20. On going through the entire material on record, we have come to the conclusion that, in fact, it is not a review petition at all, which is filed by the A.P. Housing Board. This petition has to be called as “Clarification Petition”. We made enquiries with the learned Counsel Mr. J. Prabhakar appearing for the review petitioner as to why there was an inordinate delay in filing the review petition/clarification petition. It was submitted by the learned Counsel Mr. J. Prabhakar that when no benefit was given by the Division Bench of this Court in appeal, the review petitioner understood from the judgment that the claimants, who did not file cross-objections,
were not entitled for the benefit and excluding the said amount, the remaining amount as directed by the Division Bench of this Court was deposited before the Reference Court to the credit of the said OP. But it is for the first time when the claimants, who did not file cross-objections, filed execution proceedings against the review petitioner, it is for the first time that the review petitioner came to know that the claimants, who did not file cross-objections, are taken the disadvantage of the decree wrongly drawn up and therefore was a delay in filing the review/clarification petition. We hold that though the petition is filed by the beneficiaries is styled as review petition, we treat it as a “clarification petition.”
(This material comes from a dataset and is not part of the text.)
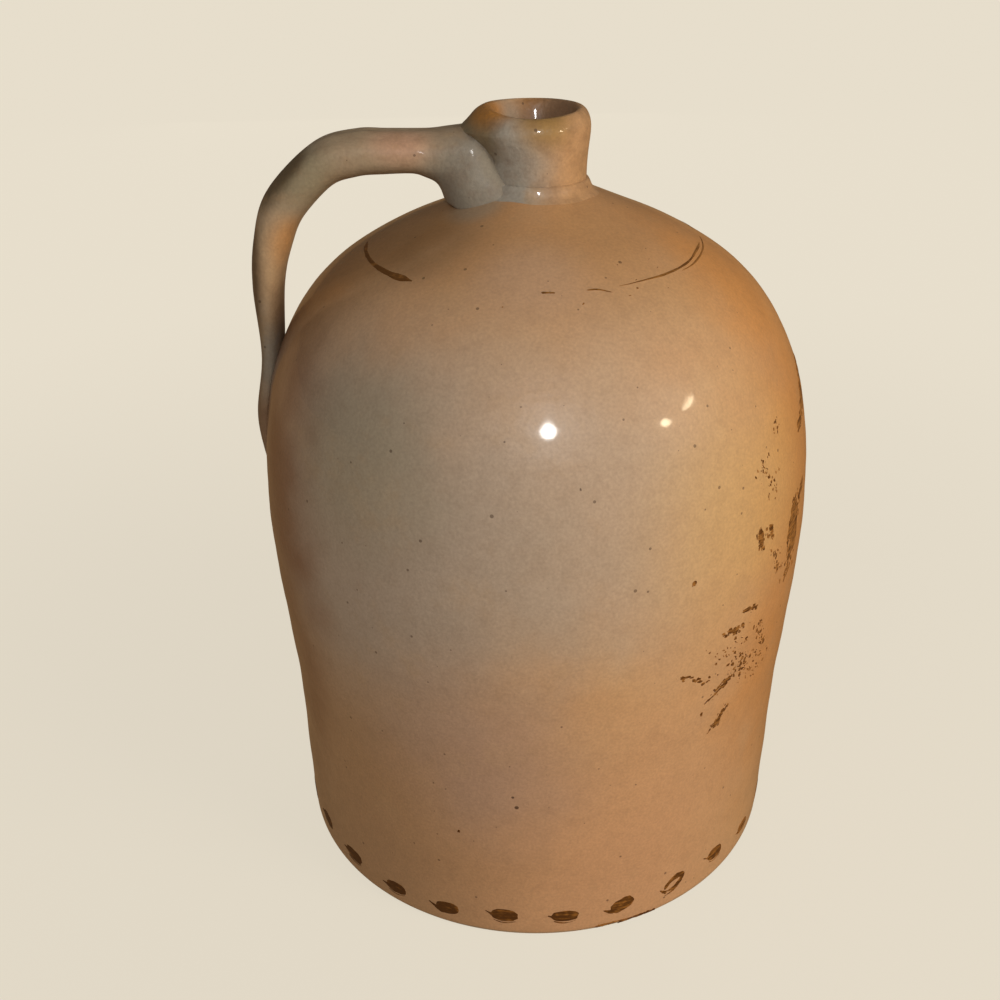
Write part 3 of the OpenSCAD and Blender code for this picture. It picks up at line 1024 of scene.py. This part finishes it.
# %% The kiln's flashes on each piece, with some painted shade and painted light among them
body_glaze = stoneware("body glaze", paint_tone(205, 158, 110), [
    ((30, -120, 50), 20, 150, (198, 145, 104), 0.7, 1),
    ((10, -140, 270), 30, 125, (184, 158, 133), 0.85, 1),
    ((190, -20, 180), 50, 155, (202, 128, 54), 0.9, 0.5),
    ((100, -110, 250), 10, 80, (208, 164, 104), 0.6, 1),
    ((-90, -110, 235), 40, 155, (172, 152, 132), 0.9, 1),
    ((-90, -120, 280), 10, 70, (152, 140, 112), 0.5, 1),
    ((-100, -100, 60), 30, 140, (172, 130, 92), 0.75, 1),
    # Down the left edge: partly a brown flash, partly painted shade on the side away from the lamps
    ((-185, -35, 230), 60, 116, (118, 63, 26), 0.92, 0.45),
    ((-110, -10, 350), 30, 85, (150, 105, 60), 0.85, 1),
    ((0, -20, 375), 30, 120, (181, 132, 84), 0.7, 1),
    ((120, -10, 360), 20, 90, (216, 144, 72), 0.8, 1),
    ((-50, -45, 358), 10, 42, (132, 98, 62), 0.6, 1),
    ((-2, -82, 352), 6, 40, (194, 156, 124), 0.55, 1),
    ((-30, -22, 372), 8, 20, (150, 134, 112), 0.6, 1),
    ((-25, -145, 128), 12, 85, (174, 140, 118), 0.65, 1),
])
neck_glaze = stoneware("neck glaze", paint_tone(196, 150, 104), [
    # Grey flash by the handle, made paler against the shade of the handle's root: partly painted light
    ((-45, -20, 385), 36, 62, (164, 156, 142), 0.95, 1),
    ((-36, -14, 404), 12, 26, (116, 100, 68), 0.85, 1),
    # Painted light: a warm orange glow on the left of the lip, where the right-hand lamp lights it
    ((-20, -6, 417), 9, 22, (186, 122, 46), 0.9, 1),
    ((4, -24, 413), 5, 20, (158, 122, 66), 0.85, 1),
    # Painted shade on the back of the mouth's inner wall
    ((12, 14, 404), 10, 20, (140, 108, 80), 0.9, 1),
], 0.96, 0.9, 3.0, (150, 106, 62))
handle_glaze = stoneware("handle glaze", paint_tone(178, 154, 122), [
    ((-66, -20, 406), 7, 25, (206, 158, 126), 0.85, 1),
    ((-118, -20, 385), 10, 30, (152, 138, 108), 0.8, 1),
    ((-20, -20, 380), 22, 44, (142, 132, 116), 0.95, 1),
    ((-130, -10, 335), 8, 28, (196, 158, 116), 0.9, 0.6),
    ((-138, -10, 285), 12, 32, (148, 136, 118), 0.9, 1),
    # The next two are painted shade on the strap's outer face, at the bend and down its back
    ((-150, -10, 396), 34, 43, (104, 84, 56), 0.9, 1),
    ((-172, -5, 340), 33, 41, (104, 80, 54), 0.95, 0.4),
    ((-155, 0, 235), 28, 55, (134, 102, 74), 0.9, 1),
    ((-125, -12, 350), 4, 17, (208, 146, 84), 0.7, 0.7),
], 0.9, 0.25, 2.2)

# %% [markdown]
# ## The slip
#
# Iron slip fires to a dark brown with a dull shine. Where the brush was nearly dry it is thin and
# ochre, with streaks that run along the stroke. The streaks here follow the height on the pot,
# because every stroke goes round it.

# %% A recipe for iron slip
def iron_slip(name, thick, thin, worn):
    """Brown slip, dark where it lies thick and ochre where it lies thin. worn says how much of it has
    gone pale. It lies thinner on the side away from the handle."""
    material, shader, place = finish(name, {"IOR": 1.4, "Coat Weight": 0.1, "Coat Roughness": 0.15})
    streaks, body = clouds(place * (0.25, 0.25, 2.2), 2.2 * MM, 3, 0.6), clouds(place, 4 * MM, 3)
    pale = fade(streaks * 0.6 + body * 0.4 + axis(place, 0) * 0.6, 0.62 - worn, 0.72 - worn * 0.5)
    colour = blend(pale, thick, thin) * (0.8 + clouds(place, 0.9 * MM, 2) * 0.4)
    bump = bumped(streaks * (0.12 * MM))
    feed(material, shader, {"Base Color": colour, "Roughness": 0.45 + streaks * 0.25, "Normal": bump})
    return material


dab_slip = iron_slip("dab slip", paint_tone(86, 48, 9), paint_tone(152, 96, 36), 0.15)
line_slip = iron_slip("line slip", paint_tone(104, 64, 22), paint_tone(150, 100, 46), 0.18)
fleck_slip = iron_slip("fleck slip", paint_tone(88, 48, 8), paint_tone(158, 104, 46), 0.13)

# %% Dress the pieces and tie them to the frame
pieces = [
    (thrown_body, body_glaze, "body_glaze", ["lower_body"]),
    (thrown_shoulder, body_glaze, "body_glaze", ["shoulder_dome"]),
    (rolled_neck, neck_glaze, "neck_glaze", ["neck"]),
    (neck_bead, neck_glaze, "neck_glaze", ["neck_coil"]),
    (strap, handle_glaze, "handle_glaze", ["handle"]),
    (brushed_dabs, dab_slip, "iron_slip", ["foot_dabs"]),
    (line_paint, line_slip, "iron_slip", ["shoulder_line"]),
    (worn_flecks, fleck_slip, "iron_slip", []),
]
for piece, material, slot, nodes in pieces:
    piece.data.materials.clear()
    piece.data.materials.append(material)
    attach(piece, "root")
    if nodes:
        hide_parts(*nodes)

# %% [markdown]
# ## Floor, light and camera
#
# The jug stands on a plain pale floor that fills the view. For the camera the floor gives out most of
# its own colour, so it stays even, and the rest of it keeps the soft shadow. Rays mirrored in the
# glaze see it darker and warmer, because the jug has dark edges where a pale room would make them
# grey. A wide warm lamp stands on the right and a dimmer cool one in front at the left, and two more
# light the back. Three small lamps give the glaze its bright points.

# %% The floor
backdrop = paint_tone(232, 223, 205)
dim_tone = tinted(backdrop, (0.31, 0.2, 0.11))
floor_half = 30
floor_mesh = bpy.data.meshes.new("floor")
corners = [(x * floor_half, y * floor_half, 0) for x, y in ((-1, -1), (1, -1), (1, 1), (-1, 1))]
floor_mesh.from_pydata(corners, [], [(0, 1, 2, 3)])
floor = placed("floor", floor_mesh)


def rays(tree, kind):
    """1 for one kind of ray, such as those that leave the camera, and 0 for the others."""
    return Wire(tree).node("LightPath", {}, {}, f"Is {kind} Ray")


def shown(tree, output, wire):
    """Links a finished shader to the output of its tree."""
    tree.links.new(wire.socket, tree.nodes[output].inputs["Surface"])


floor_look = bpy.data.materials.new("floor")
floor_look.use_nodes = True
tree = floor_look.node_tree
mirrored, bounced = rays(tree, "Glossy"), rays(tree, "Diffuse")
seen = rays(tree, "Camera") + mirrored + rays(tree, "Transmission")
far = length(Wire(tree).node("NewGeometry", {}, {}, "Position"))
matt_tone = blend(mirrored, blend(bounced, backdrop, tinted(backdrop, (0.5, 0.5, 0.5))), dim_tone)
matt = seen.node("BsdfDiffuse", {}, {"Color": matt_tone})
glow_tone = blend(mirrored, backdrop, dim_tone)
glow = seen.node("Emission", {}, {"Color": glow_tone, "Strength": 1.0})
even = 0.985 - (1 - fade(far, 0.2, 1.1)) * 0.13
shown(tree, "Material Output", seen.node("MixShader", {}, {0: seen * even, 1: matt, 2: glow}))
floor_mesh.materials.append(floor_look)
print(f"floor: {2 * floor_half} m wide, {len(tree.nodes)} nodes")

# %% The air
cool_air, dim_air, air_strength = (0.96, 0.97, 1.0), (0.46, 0.35, 0.22), 0.17
world = bpy.data.worlds.new("air")
world.use_nodes = True
bpy.context.scene.world = world
air = world.node_tree
watched = rays(air, "Camera")
air_tone = blend(rays(air, "Glossy"), cool_air, dim_air)
soft = watched.node("Background", {}, {"Color": air_tone, "Strength": air_strength})
plain = watched.node("Background", {}, {"Color": backdrop, "Strength": 1.0})
shown(air, "World Output", watched.node("MixShader", {}, {0: watched, 1: soft, 2: plain}))
print(f"air: {len(air.nodes)} nodes")


# %% The lamps
def lamp(name, place, aim, width, height, watts, tint, in_glaze):
    """An oval area lamp that points at a place on the jug. in_glaze says if it shows in the glaze."""
    light = bpy.data.lights.new(name, "AREA")
    light.shape, light.size, light.size_y, light.energy, light.color = "ELLIPSE", width, height, watts, tint
    made = placed(name, light)
    made.location = place
    made.visible_glossy = in_glaze
    toward = np.array(aim) - np.array(place)
    flat = math.hypot(toward[0], toward[1])
    turn = math.atan2(-toward[0], toward[1])
    made.rotation_euler = (math.pi / 2 + math.atan2(toward[2], flat), 0, turn)
    print(f"{name}: {watts} W, {np.linalg.norm(toward):.1f} m from the jug")


middle = (0, 0, 0.2)
sun_warm, sky_cool, pale_warm = (1.0, 0.96, 0.88), (0.98, 0.99, 1.0), (1.0, 0.96, 0.9)
spark_white, spark_warm = (1.0, 0.99, 0.98), (1.0, 0.82, 0.55)
lamp("key", (1.9, -1.2, 1.1), middle, 1.2, 1.2, 30, sun_warm, False)
lamp("fill", (-0.7, -2.3, 1.0), middle, 1.4, 1.4, 5.5, sky_cool, False)
lamp("back", (1.0, 2.1, 1.3), middle, 1.4, 1.4, 6, pale_warm, False)
lamp("rear", (-0.3, 2.4, 0.35), middle, 1.4, 1.4, 11, pale_warm, False)
lamp("spark", (0.11, -1.546, 1.08), (0.004, -0.133, 0.301), 0.18, 0.28, 7, spark_white, True)
lamp("warm spark", (1.315, -0.947, 0.87), (0.057, -0.12, 0.3), 0.13, 0.13, 1.6, spark_warm, True)
lamp("second warm spark", (1.47, -0.6, 0.94), (0.068, -0.112, 0.305), 0.2, 0.035, 0.6, spark_warm, True)

# %% The camera
# It looks down at the jug. The lens and the shift are shares of the sensor's width
camera_place, camera_down = (0, -0.586, 0.508), 28.03
sensor_w, lens_share, shift_share = 36, 1.147, -0.0362
camera = placed("camera", bpy.data.cameras.new("camera"))
camera.location = camera_place
camera.rotation_euler = (math.radians(90 - camera_down), 0, 0)
camera.data.sensor_width = sensor_w
camera.data.lens = lens_share * sensor_w
camera.data.shift_x = shift_share
camera.data.clip_start = 0.01
bpy.context.scene.camera = camera
bpy.context.scene.view_settings.view_transform = "Standard"
print(f"camera: {camera_down} degrees down, lens {camera.data.lens:.1f} mm")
21. By going through the entire judgment, it appears to us that the earlier Division Bench never intended to give benefit of enhanced compensation to the claimants, who did not file cross-objections. Therefore, we clarify that the claimants, who did not file cross-objections, are not entitled for the benefit of enhanced compensation. We clarify accordingly.
22. We allow the petition filed by the petitioner herein with the above modifications. A decree be drawn up accordingly. No costs.